» The exercise:
Each line below should be quoted exactly, please.

» Material:

====

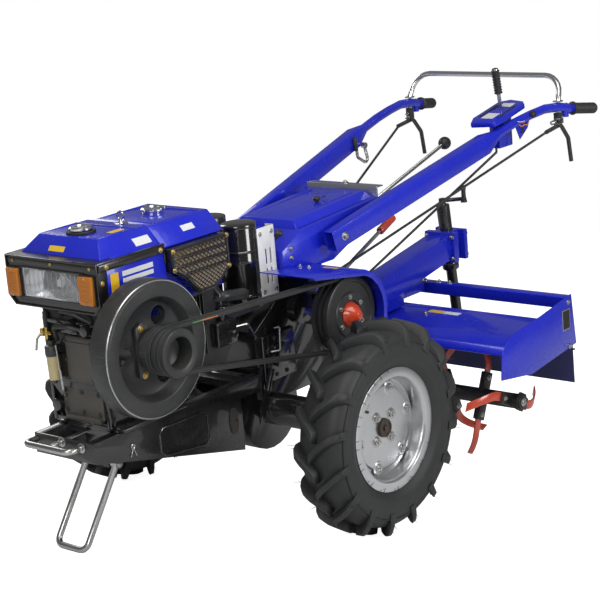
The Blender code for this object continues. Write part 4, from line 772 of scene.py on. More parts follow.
make_wheel_fittings("left", Matrix())
make_wheel_fittings("right", MIRROR_X)

# %% [markdown]
# ## Flywheel and belts
# The flywheel is a heavy ring on a thin web, turned, with three holes bored
# through the web. The pulley sits outside it on a three-armed plate. The
# belts run as two loops, each cut from an outline of arcs and straights.

# %% Flywheel
CRANK = (-0.606, 0.371)
CLUTCH = (0.15, 0.28)


def round_centre(centre, radius, degrees, x=0.0):
    """A place round a shaft's centre (Y, Z), at a distance and an angle."""
    angle = radians(degrees)
    return Vector((x, centre[0] + radius * cos(angle), centre[1] + radius * sin(angle)))


flywheel_outline = [(0.261, 0.0), (0.261, 0.052), (0.229, 0.054), (0.226, 0.058), (0.226, 0.126),
    (0.229, 0.13), (0.239, 0.133), (0.243, 0.136), (0.2575, 0.142), (0.2595, 0.144), (0.26, 0.146),
    (0.26, 0.179), (0.2585, 0.18), (0.2585, 0.187), (0.2575, 0.1895), (0.255, 0.1912), (0.252, 0.1918),
    (0.199, 0.1918), (0.1955, 0.19), (0.195, 0.14), (0.209, 0.136), (0.209, 0.045), (0.132, 0.045),
    (0.132, 0.0)]
flywheel = turned(flywheel_outline, CRANK, 96)
flywheel = cut(flywheel, *[bar(round_centre(CRANK, 0.094, angle, 0.19),
    round_centre(CRANK, 0.094, angle, 0.245), 0.027, 40) for angle in (60, 180, 300)])
deliver(flywheel, "flywheel_ring", "flywheel_set", "dark_iron", ("flywheel",), 40)

# %% Three-armed plate with its bolts, and the pulley
spider = []
heads = []
for angle in (0, 120, 240):
    for side in (-9.5, 9.5):
        spot = round_centre(CRANK, 0.088, angle + side)
        spider.append((spot.y, spot.z))
    heads.append(bolt(round_centre(CRANK, 0.074, angle, 0.24), (1, 0, 0), 0.0078, 0.006))
deliver(plate(spider, 0.227, 0.24, "X", 0.003), "pulley_spider", "flywheel_set", "dark_iron")
deliver(merged(*heads), "spider_bolts", "flywheel_set", "yellow_zinc")
# A thin ring of bright steel on the flywheel's outer chamfer: a painted highlight where the edge catches the
# light.
glint = turned([(0.2588, 0.1868), (0.259, 0.1885), (0.2572, 0.19), (0.256, 0.189), (0.2588, 0.1868)], CRANK,
    96)
deliver(glint, "flywheel_painted_highlight", "flywheel_set", "bright_steel")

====

» Answer to this exercise:
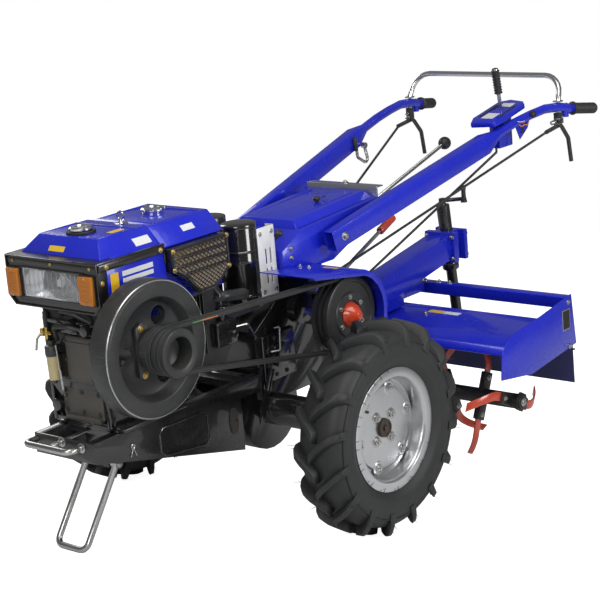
The Blender code for this object continues. Write part 4, from line 772 of scene.py on. More parts follow.
make_wheel_fittings("left", Matrix())
make_wheel_fittings("right", MIRROR_X)

# %% [markdown]
# ## Flywheel and belts
# The flywheel is a heavy ring on a thin web, turned, with three holes bored
# through the web. The pulley sits outside it on a three-armed plate. The
# belts run as two loops, each cut from an outline of arcs and straights.

# %% Flywheel
CRANK = (-0.606, 0.371)
CLUTCH = (0.15, 0.28)


def round_centre(centre, radius, degrees, x=0.0):
    """A place round a shaft's centre (Y, Z), at a distance and an angle."""
    angle = radians(degrees)
    return Vector((x, centre[0] + radius * cos(angle), centre[1] + radius * sin(angle)))


flywheel_outline = [(0.261, 0.0), (0.261, 0.052), (0.229, 0.054), (0.226, 0.058), (0.226, 0.126),
    (0.229, 0.13), (0.239, 0.133), (0.243, 0.136), (0.2575, 0.142), (0.2595, 0.144), (0.26, 0.146),
    (0.26, 0.179), (0.2585, 0.18), (0.2585, 0.187), (0.2575, 0.1895), (0.255, 0.1912), (0.252, 0.1918),
    (0.199, 0.1918), (0.1955, 0.19), (0.195, 0.14), (0.209, 0.136), (0.209, 0.045), (0.132, 0.045),
    (0.132, 0.0)]
flywheel = turned(flywheel_outline, CRANK, 96)
flywheel = cut(flywheel, *[bar(round_centre(CRANK, 0.094, angle, 0.19),
    round_centre(CRANK, 0.094, angle, 0.245), 0.027, 40) for angle in (60, 180, 300)])
deliver(flywheel, "flywheel_ring", "flywheel_set", "dark_iron", ("flywheel",), 40)

# %% Three-armed plate with its bolts, and the pulley
spider = []
heads = []
for angle in (0, 120, 240):
    for side in (-9.5, 9.5):
        spot = round_centre(CRANK, 0.088, angle + side)
        spider.append((spot.y, spot.z))
    heads.append(bolt(round_centre(CRANK, 0.074, angle, 0.24), (1, 0, 0), 0.0078, 0.006))
deliver(plate(spider, 0.227, 0.24, "X", 0.003), "pulley_spider", "flywheel_set", "dark_iron")
deliver(merged(*heads), "spider_bolts", "flywheel_set", "yellow_zinc")
# A thin ring of bright steel on the flywheel's outer chamfer: a painted highlight where the edge catches the
# light.
glint = turned([(0.2588, 0.1868), (0.259, 0.1885), (0.2572, 0.19), (0.256, 0.189), (0.2588, 0.1868)], CRANK,
    96)
deliver(glint, "flywheel_painted_highlight", "flywheel_set", "bright_steel")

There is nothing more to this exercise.